Роман Сенчин, «Лёд под ногами» (сборник «Рок умер — а мы живём»). Издательство «Эксмо», 2017 год.
Романа Сенчина числят по ведомству мрачного русского реализма, и это было бы почти правдой, если бы не двусмысленное положение современного реализма вообще.
Реализм, согласно нашим ожиданиям, ориентируется на «точное отображение действительности». Это да, но какой действительности? Реализм почти всегда либо изначально фантастический (что выразил ещё Гоголь), либо воспринимается таковым.
Парадокс вот в чём. Несмотря на схожесть определённых внешних и внутренних обстоятельств, жизнь каждого человека уникальна. Обобщения же давали «тип» такого-то человека — вроде бы для большего реализму, а на деле выходило следующее: чем более полным был тот или иной «тип», тем более абстрактным и не имеющим ничего общего с реальностью он становился. Высший реализм становился чистой фантастикой.
Если же не претендовать на масштабное обобщение, а честно выписывать ту или иную сторону действительности — для большинства читателей, не погруженного в эту самую действительность, погружение в такую реальность будет именно фантастикой. Как ни странно. Будни байконурского космонавта или приморского партизана мне не знакомы — а детали и нюансы так точны, что ассоциировать себя с таким героем я не могу, эти детали не мои.
Как итог, реализм сломался — пустая попсовая песня или гороскоп в газете за счёт своей универсальности попадают в действительность конкретного человека вернее и точнее, нежели сильное реалистическое полотно.
Лично я, например, во-первых, не обладаю каким-то разнородным жизненным опытом, а во-вторых, бэкграунд бывалого книжного червя имеет тёмную сторону — фабула, сюжетец и обстоятельства действия очень редко имеют значение.

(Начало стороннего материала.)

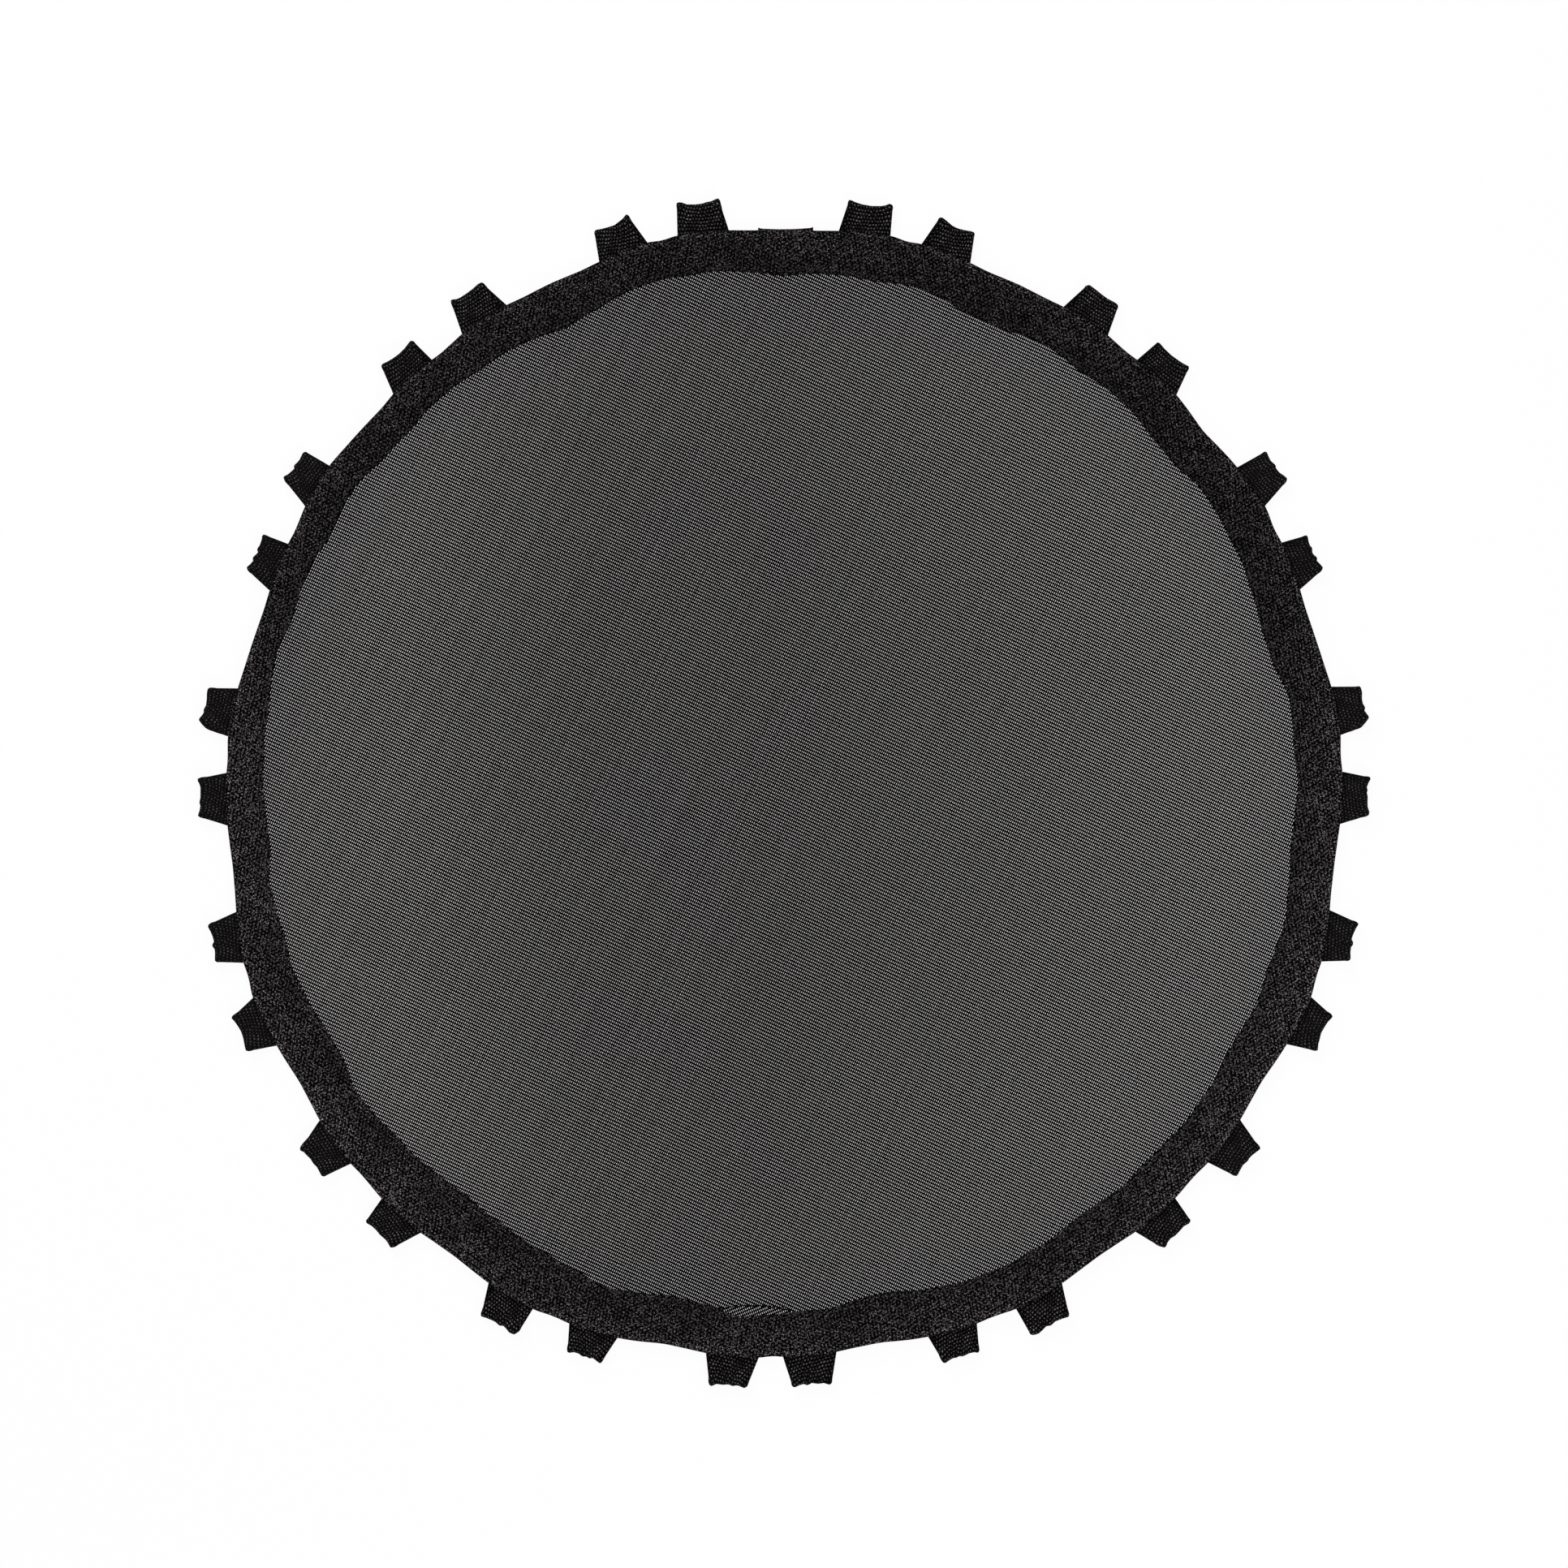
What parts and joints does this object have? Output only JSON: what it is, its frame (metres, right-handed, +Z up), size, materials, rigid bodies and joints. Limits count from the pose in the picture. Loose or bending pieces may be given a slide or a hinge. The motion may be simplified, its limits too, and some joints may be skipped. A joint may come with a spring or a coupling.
{
  "type": "trampoline jump mat",
  "caption": "Round open-mesh jump mat of a mini trampoline, with a sewn webbing border and folded webbing loops around its rim for an elastic cord.",
  "frame": {"origin": "centre of the mat's outline in plan, on the plane that the flat mat rests on", "axes": "+Z up, away from the floor; +Y towards the overlap in the border; +X to the right of it, seen from above"},
  "size_m": [0.7234, 0.7347, 0.0074],
  "materials": {
    "mesh_cloth": "matte woven",
    "border_webbing": "matte woven",
    "loop_webbing": "matte woven"
  },
  "bodies": {
    "mat": {"mesh_sheet": "mesh_cloth", "rim_band_top": "border_webbing", "rim_band_under": "border_webbing", "band_splice": "border_webbing", "loop_tails": "loop_webbing"},
    "loop_01": {"webbing_loop_01": "loop_webbing"},
    "loop_02": {"webbing_loop_02": "loop_webbing"},
    "loop_03": {"webbing_loop_03": "loop_webbing"},
    "loop_04": {"webbing_loop_04": "loop_webbing"},
    "loop_05": {"webbing_loop_05": "loop_webbing"},
    "loop_06": {"webbing_loop_06": "loop_webbing"},
    "loop_07": {"webbing_loop_07": "loop_webbing"},
    "loop_08": {"webbing_loop_08": "loop_webbing"},
    "loop_09": {"webbing_loop_09": "loop_webbing"},
    "loop_10": {"webbing_loop_10": "loop_webbing"},
    "loop_11": {"webbing_loop_11": "loop_webbing"},
    "loop_12": {"webbing_loop_12": "loop_webbing"},
    "loop_13": {"webbing_loop_13": "loop_webbing"},
    "loop_14": {"webbing_loop_14": "loop_webbing"},
    "loop_15": {"webbing_loop_15": "loop_webbing"},
    "loop_16": {"webbing_loop_16": "loop_webbing"},
    "loop_17": {"webbing_loop_17": "loop_webbing"},
    "loop_18": {"webbing_loop_18": "loop_webbing"},
    "loop_19": {"webbing_loop_19": "loop_webbing"},
    "loop_20": {"webbing_loop_20": "loop_webbing"},
    "loop_21": {"webbing_loop_21": "loop_webbing"},
    "loop_22": {"webbing_loop_22": "loop_webbing"},
    "loop_23": {"webbing_loop_23": "loop_webbing"},
    "loop_24": {"webbing_loop_24": "loop_webbing"},
    "loop_25": {"webbing_loop_25": "loop_webbing"},
    "loop_26": {"webbing_loop_26": "loop_webbing"},
    "loop_27": {"webbing_loop_27": "loop_webbing"},
    "loop_28": {"webbing_loop_28": "loop_webbing"},
    "loop_29": {"webbing_loop_29": "loop_webbing"},
    "loop_30": {"webbing_loop_30": "loop_webbing"}
  },
  "joints": [
    {"name": "loop_01_hinge", "type": "hinge", "parent": "mat", "child": "loop_01", "pos_m": [0.05015, 0.34618, 0.0013], "axis": [0.9929, -0.1189, 0], "range_deg": [-80, 55], "stiffness_Nm_per_rad": 0.005},
    {"name": "loop_02_hinge", "type": "hinge", "parent": "mat", "child": "loop_02", "pos_m": [0.10066, 0.3341, 0.0013], "axis": [0.9389, -0.3442, 0], "range_deg": [-80, 55], "stiffness_Nm_per_rad": 0.005},
    {"name": "loop_03_hinge", "type": "hinge", "parent": "mat", "child": "loop_03", "pos_m": [0.18673, 0.29202, 0.0013], "axis": [0.8497, -0.5273, 0], "range_deg": [-80, 55], "stiffness_Nm_per_rad": 0.005},
    {"name": "loop_04_hinge", "type": "hinge", "parent": "mat", "child": "loop_04", "pos_m": [0.23011, 0.25721, 0.0013], "axis": [0.7024, -0.7118, 0], "range_deg": [-80, 55], "stiffness_Nm_per_rad": 0.005},
    {"name": "loop_05_hinge", "type": "hinge", "parent": "mat", "child": "loop_05", "pos_m": [0.28724, 0.18946, 0.0013], "axis": [0.5759, -0.8175, 0], "range_deg": [-80, 55], "stiffness_Nm_per_rad": 0.005},
    {"name": "loop_06_hinge", "type": "hinge", "parent": "mat", "child": "loop_06", "pos_m": [0.3135, 0.14081, 0.0013], "axis": [0.3715, -0.9284, 0], "range_deg": [-80, 55], "stiffness_Nm_per_rad": 0.005},
    {"name": "loop_07_hinge", "type": "hinge", "parent": "mat", "child": "loop_07", "pos_m": [0.34092, 0.05103, 0.0013], "axis": [0.1905, -0.9817, 0], "range_deg": [-80, 55], "stiffness_Nm_per_rad": 0.005},
    {"name": "loop_08_hinge", "type": "hinge", "parent": "mat", "child": "loop_08", "pos_m": [0.34473, -0.00306, 0.0013], "axis": [-0.0396, -0.9992, 0], "range_deg": [-80, 55], "stiffness_Nm_per_rad": 0.005},
    {"name": "loop_09_hinge", "type": "hinge", "parent": "mat", "child": "loop_09", "pos_m": [0.33481, -0.08807, 0.0013], "axis": [-0.2088, -0.978, 0], "range_deg": [-80, 55], "stiffness_Nm_per_rad": 0.005},
    {"name": "loop_10_hinge", "type": "hinge", "parent": "mat", "child": "loop_10", "pos_m": [0.31676, -0.1401, 0.0013], "axis": [-0.437, -0.8995, 0], "range_deg": [-80, 55], "stiffness_Nm_per_rad": 0.005},
    {"name": "loop_11_hinge", "type": "hinge", "parent": "mat", "child": "loop_11", "pos_m": [0.27189, -0.21541, 0.0013], "axis": [-0.5889, -0.8082, 0], "range_deg": [-80, 55], "stiffness_Nm_per_rad": 0.005},
    {"name": "loop_12_hinge", "type": "hinge", "parent": "mat", "child": "loop_12", "pos_m": [0.22912, -0.25999, 0.0013], "axis": [-0.7775, -0.6289, 0], "range_deg": [-80, 55], "stiffness_Nm_per_rad": 0.005},
    {"name": "loop_13_hinge", "type": "hinge", "parent": "mat", "child": "loop_13", "pos_m": [0.15695, -0.30988, 0.0013], "axis": [-0.8733, -0.4873, 0], "range_deg": [-80, 55], "stiffness_Nm_per_rad": 0.005},
    {"name": "loop_14_hinge", "type": "hinge", "parent": "mat", "child": "loop_14", "pos_m": [0.1035, -0.33146, 0.0013], "axis": [-0.9636, -0.2672, 0], "range_deg": [-80, 55], "stiffness_Nm_per_rad": 0.005},
    {"name": "loop_15_hinge", "type": "hinge", "parent": "mat", "child": "loop_15", "pos_m": [0.01623, -0.34883, 0.0013], "axis": [-0.9952, -0.0978, 0], "range_deg": [-80, 55], "stiffness_Nm_per_rad": 0.005},
    {"name": "loop_16_hinge", "type": "hinge", "parent": "mat", "child": "loop_16", "pos_m": [-0.03205, -0.34842, 0.0013], "axis": [-0.9938, 0.1108, 0], "range_deg": [-80, 55], "stiffness_Nm_per_rad": 0.005},
    {"name": "loop_17_hinge", "type": "hinge", "parent": "mat", "child": "loop_17", "pos_m": [-0.11751, -0.33122, 0.0013], "axis": [-0.9604, 0.2787, 0], "range_deg": [-80, 55], "stiffness_Nm_per_rad": 0.005},
    {"name": "loop_18_hinge", "type": "hinge", "parent": "mat", "child": "loop_18", "pos_m": [-0.16799, -0.30995, 0.0013], "axis": [-0.867, 0.4983, 0], "range_deg": [-80, 55], "stiffness_Nm_per_rad": 0.005},
    {"name": "loop_19_hinge", "type": "hinge", "parent": "mat", "child": "loop_19", "pos_m": [-0.23694, -0.26049, 0.0013], "axis": [-0.7641, 0.6451, 0], "range_deg": [-80, 55], "stiffness_Nm_per_rad": 0.005},
    {"name": "loop_20_hinge", "type": "hinge", "parent": "mat", "child": "loop_20", "pos_m": [-0.27795, -0.21627, 0.0013], "axis": [-0.5739, 0.819, 0], "range_deg": [-80, 55], "stiffness_Nm_per_rad": 0.005},
    {"name": "loop_21_hinge", "type": "hinge", "parent": "mat", "child": "loop_21", "pos_m": [-0.31962, -0.14099, 0.0013], "axis": [-0.415, 0.9098, 0], "range_deg": [-80, 55], "stiffness_Nm_per_rad": 0.005},
    {"name": "loop_22_hinge", "type": "hinge", "parent": "mat", "child": "loop_22", "pos_m": [-0.33698, -0.08893, 0.0013], "axis": [-0.1978, 0.9802, 0], "range_deg": [-80, 55], "stiffness_Nm_per_rad": 0.005},
    {"name": "loop_23_hinge", "type": "hinge", "parent": "mat", "child": "loop_23", "pos_m": [-0.3447, -0.00363, 0.0013], "axis": [-0.0243, 0.9997, 0], "range_deg": [-80, 55], "stiffness_Nm_per_rad": 0.005},
    {"name": "loop_24_hinge", "type": "hinge", "parent": "mat", "child": "loop_24", "pos_m": [-0.34123, 0.04923, 0.0013], "axis": [0.1767, 0.9843, 0], "range_deg": [-80, 55], "stiffness_Nm_per_rad": 0.005},
    {"name": "loop_25_hinge", "type": "hinge", "parent": "mat", "child": "loop_25", "pos_m": [-0.31304, 0.14027, 0.0013], "axis": [0.3652, 0.9309, 0], "range_deg": [-80, 55], "stiffness_Nm_per_rad": 0.005},
    {"name": "loop_26_hinge", "type": "hinge", "parent": "mat", "child": "loop_26", "pos_m": [-0.28744, 0.18992, 0.0013], "axis": [0.5615, 0.8275, 0], "range_deg": [-80, 55], "stiffness_Nm_per_rad": 0.005},
    {"name": "loop_27_hinge", "type": "hinge", "parent": "mat", "child": "loop_27", "pos_m": [-0.22984, 0.25824, 0.0013], "axis": [0.6987, 0.7154, 0], "range_deg": [-80, 55], "stiffness_Nm_per_rad": 0.005},
    {"name": "loop_28_hinge", "type": "hinge", "parent": "mat", "child": "loop_28", "pos_m": [-0.18624, 0.29404, 0.0013], "axis": [0.8466, 0.5323, 0], "range_deg": [-80, 55], "stiffness_Nm_per_rad": 0.005},
    {"name": "loop_29_hinge", "type": "hinge", "parent": "mat", "child": "loop_29", "pos_m": [-0.10055, 0.3348, 0.0013], "axis": [0.9398, 0.3419, 0], "range_deg": [-80, 55], "stiffness_Nm_per_rad": 0.005},
    {"name": "loop_30_hinge", "type": "hinge", "parent": "mat", "child": "loop_30", "pos_m": [-0.05057, 0.34697, 0.0013], "axis": [0.9929, 0.1193, 0], "range_deg": [-80, 55], "stiffness_Nm_per_rad": 0.005}
  ]
}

Общага ли на Уральской это, фронты Гражданской ли, Альдебаран ли — дело десятое.
Но вот — впервые за долгое время — попалась такая книга, когда и я могу испытать чувство узнавания, проживания: «Это про меня». Чувство удивительное, хотя и не сказать, чтоб приятное.
В романе «Лёд под ногами» есть два друга. Когда-то они были неформалами, мечтали об успешной рок-группе да старались не вписаться в благословенные девяностые. Вписки и портвейн, Майк и Янка, гопники и менты…
В начале нулевых один из друзей работает в столице. Он — тот самый «средний класс» (хотя и его положение — шаткое и нестабильное). Второй друг остался таким же. Только выглядит уже неуместно и смешно — с ирокезом и потрёпанным тридцатилетним лицом.
Теперь они совсем чужие. Первый для второго — конформист, он «продался». Второй для первого — инфантил, напоминающий о том прошлом, которое хочется окончательно забыть.
Срез поколения верный. Неустроенность и неприкаянность так называемых «миллениалов» не дотягивают, однако, до высокой драмы потерянного поколения. Сами виноваты во многом. Но было и хорошее — вера в то, что ещё чуть-чуть, и мир изменится. А ради этого можно пожертвовать многим.
И так выходит не рецензия, а отзыв, отклик. Но про опыт «узнавания» вкратце расскажу.
Я побывал и первым, и вторым другом.
Прощание с рок-юностью происходило долго, лет до 24-х. Ни учёба, ни армия, ни переезд, ни «исход во взрослую жизнь» большинства моей первой тусовки меня не останавливали. Я приезжал в город детства, находил, цеплялся — гитара, портвейн и всякое такое. Была и унизительная сцена, совпадающая с эпизодом из книги: тебя выгоняют со вписки.
Происходило и наоборот. Был (и есть) человек, отказавшийся взрослеть и приспосабливаться напрочь. Его нафталиновый тридцатилетний бунт казался мне смешным, и возвращаться к химерам юности я не хотел; было несколько тяжёлых сцен и ситуаций.
Финал романа даже не пессимистичен — он похмельно трезв. Герои не примиряются, и это нормально — но не примиряются они и с собой. Герои, «заранее обречённые на полный провал».
Спасибо Роману Сенчину — за тяжёлое, но необходимое путешествие по местам боевого бесславия. Кажется, в психологии это называется «заземлиться».